Bruce Bartlett, a veteran of Ronald Reagan and George H. W. Bush’s administrations, wrote that in the last few years, “epistemic closure” had become much worse among “the intelligentsia of the conservative movement.” He later added that the cream of the conservative research institutes, including the American Enterprise Institute and the Heritage Foundation, had gone from presenting informed policy analyses to pumping out propaganda.

It’s as if Barlett and others are waking up from a dream and haven’t acclimated to reality yet. The AEI and Heritage have always existed to pump out propaganda. They’ve been doing it from the beginning. The propaganda didn’t become propaganda in the minds of Bartlett et al. until, for some reason, they began to lag behind in the Right’s lemming dash to the cliffs. They’ve dropped out of the stampede to watch the other lemmings dashing by, so to speak, and now they see that the lemmings are irrational. What they haven’t yet admitted to is that the lemmings always were irrational, and that they also are lemmings.

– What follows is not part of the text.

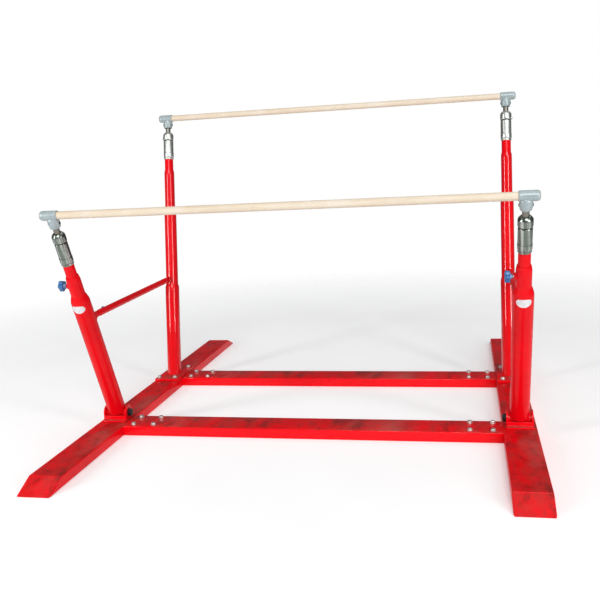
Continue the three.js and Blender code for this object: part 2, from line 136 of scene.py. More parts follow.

Put another way, the American Right (which is not necessarily the same thing as American political conservatism) has been motivated by greed, bigotry, paranoia and ignorance all along. But awhile back some highly educated righties came along and slapped a veneer of intellectualism, or at least a whiff of eastern Ivy League-ism and big words (like “epistemic”), on top of the mess, to make it socially presentable. William F. Buckley is coming to mind here, although there were others.

But Buckley is gone, in more ways than one. “Movement conservatism” has broken completely with any pretense of rationality and reverted to its anti-intellectual roots. In doing so, it is leaving behind those conservatives who were trying to stay in the Buckley mold and pretend (especially to themselves) there was a rational foundation to their greed, bigotry, paranoia and ignorance.

Meanwhile, all these years, the rest of the nation’s media and political elite have been stuck in polite denial that the Republican Party was being taken over by barking mad whackjobs. It’s like a family in denial about Uncle Frank’s pedophilia or Aunt Ruthie’s alcoholism. It was right in front of them, but they wouldn’t see it. Some, like Ben Smith, still refuse to see it (“At the same time, it’s a lot easier to think this when your side is losing politically.” — it’s just politics as usual, see).

But I’ve wandered off a bit from the stated topic, which is can the people be trusted? The problem is not the people. The people, I think, are capable of making reasonable and rational decisions when they understand an issue. But to understand an issue, you have to have knowledge of an issue. Knowledge, as in actual facts.

And that’s the rub, because the American people are not getting clear, factual explanations of anything. Whether the issue is global warming, health care reform, extending the Bush tax cuts, or an Islamic center in lower Manhattan, the American people are forming opinions based on lies and propaganda, because that’s all they’ve got to go on. They are confused and exasperated, and understandably so. “Sullen exhaustion” indeed.

It all comes back to whether news media are able, and willing, to stop being the submissive conduits of misinformation and resume the job of informing and educating rather than entertaining. And it also depends on a lot of people in politics and media waking up from the polite denial and facing reality. I’m not holding my breath.